For L3 bandwidth, arrays larger than the 1MiB L2 and smaller than the shared L3 are required, and it is more important to use large pages. Otherwise the analysis is similar.
McCalpin, John wrote:
The interface from the L2 cache to L1 cache allows a 64-byte cache line to move from the L2 cache to the L1 data cache in one cycle. (This gives the "peak" value from the Broadwell table.) BUT, in any cycle, the L1 cache can either receive a 64-Byte cache line from the L2 cache OR service two 32 Byte (AVX 256-bit) loads from the core, so the maximum throughput from the L2 cache to the core is 64 Bytes every 2 cycles, or 32 Bytes per cycle. (This gives the "maximum" value reported for Broadwell in the Skylake Server table.)
I think your model (and Intel's figures) for the L2 behavior are slightly too pessimistic. I have a slightly refined model that I think more reflects the current hardware:
As you mention, the L1 can either receive a line from L2 or service (up to to 2) requests from the core. However when the L2 delivers its 64-byte payload to the L1, the core can also satisfy the load that triggered the line to be brought in from the L2, without accessing L1. At the hardware level this can be understood as the core reading the bytes requests by the load off of the same bus the L2 is using to move the bytes to the L1, without actually accessing the L1. It could be similar to how operands are bypassed from the output of one ALU operation to the input of another, when possible, without going through the register file.
Only one load can be satisfied in this way: if you load the two 32-byte halves of a cache line, the first load can use this mechanism, but the second load has to get its value from the L1 in a later cycle.

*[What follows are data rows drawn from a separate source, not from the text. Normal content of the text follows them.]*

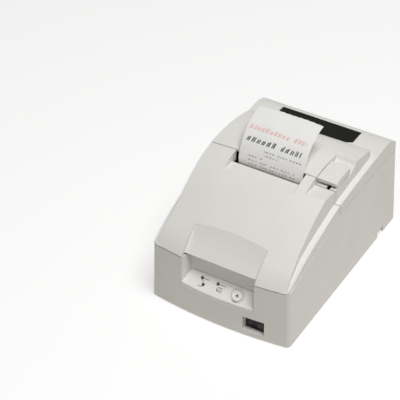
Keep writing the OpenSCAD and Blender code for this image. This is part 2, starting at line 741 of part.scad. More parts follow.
module lever_pin() color("silver") rod(lever_c, lever_x[0] + 1, lever_x[1] - 3, 1);

hook_t = 3;
hook_x = frame_r + (lever_x[1] - frame_r - hook_t) * 0.408;
hook_pin_c = [lever_c[0] - 7.5, 92];
hook_pin_r = 1.6;
hook_gap = 1.3;                     // from the hook's lip to the latch pin

module lever_hook() color([0.3, 0.3, 0.3]) {
    x = [hook_x, hook_x + hook_t];
    y = hook_pin_c[0] - hook_pin_r - hook_gap;
    z = hook_pin_c[1];
    box(x, [y - 2.4, y], [z + 6, case_h - 5.4]);
    // crank and nose in front of the pin
    box(x, [y - 3.6, y], [z + 4, z + 8]);
    box(x, [y - 3.6, y - 1], [z - 8, z + 5]);
    box(x, [y - 3.6, y], [z - 8, z - 4.6]);
}

module latch_pin() color("silver") rod(hook_pin_c, frame_r - sheet_t, hook_x + hook_t + 2, hook_pin_r);

// Holder under the roll cover that carries the platen and the pressure rollers
holder_x = 49;
holder_y = [web_back + 9, web_back + 12];
pressure_shaft_r = 2;

module platen_holder() color([0.2, 0.2, 0.21]) difference() {
    cheek = pressure_shaft_r + 2;
    union() {
        box([path_x - holder_x, path_x + holder_x], holder_y, [pressure_c[1] + pressure_d / 2 + 1, case_h - 7]);
        for (s = [-1, 1]) {
            x = path_x + s * (holder_x - 1.5);
            rod(pressure_c, x - 1.5, x + 1.5, cheek);
            box([x - 1.5, x + 1.5], [pressure_c[0] - cheek, holder_y[0] + 1],
                [pressure_c[1], pressure_c[1] + pressure_d / 2 + 4]);
        }
        // shelf behind the platen, and its ribs
        box([path_x - holder_x, path_x + holder_x], [web_back + 6.3, holder_y[1]], [print_z - 8, print_z + 8]);
        for (i = [-3:3]) box([path_x + i * 14 - 1, path_x + i * 14 + 1],
            [holder_y[1] - 0.5, holder_y[1] + 8], [84, case_h - 7]);
    }
    rod(pressure_c, path_x - holder_x - 2, path_x + holder_x + 2, pressure_shaft_r + bore_fit);
}

module platen() color([0.1, 0.1, 0.1])
    box([path_x - 42, path_x + 42], [web_back + clear, web_back + 6.3], [print_z - 8, print_z + 8]);

module pressure_shaft() color("silver")
    rod(pressure_c, path_x - holder_x - 1.5, path_x + holder_x + 1.5, pressure_shaft_r);

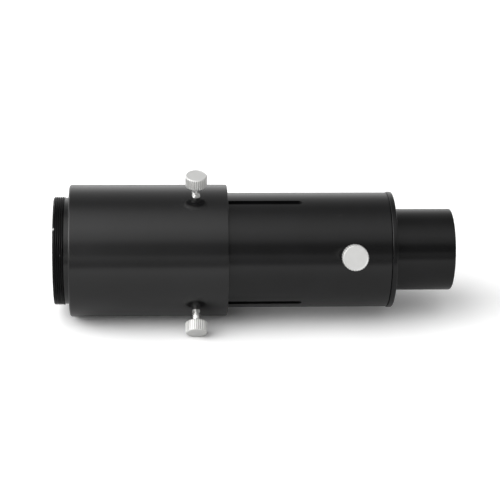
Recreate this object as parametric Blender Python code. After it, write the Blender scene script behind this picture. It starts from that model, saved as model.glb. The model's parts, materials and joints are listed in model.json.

This means than in principle, in three cycles you can use 2 cycles to load lines from L2 to L1, and also satisfy two 32-byte loads, one from each of those lines, and use 1 cycle to read the other 2 32-byte halves from the L1. Of course your loads have to be very carefully arranged to achieve this, but in this way you can get close to 1.5 cycles per line, or ~43 bytes per cycle (in reality I have not achieved this figure!).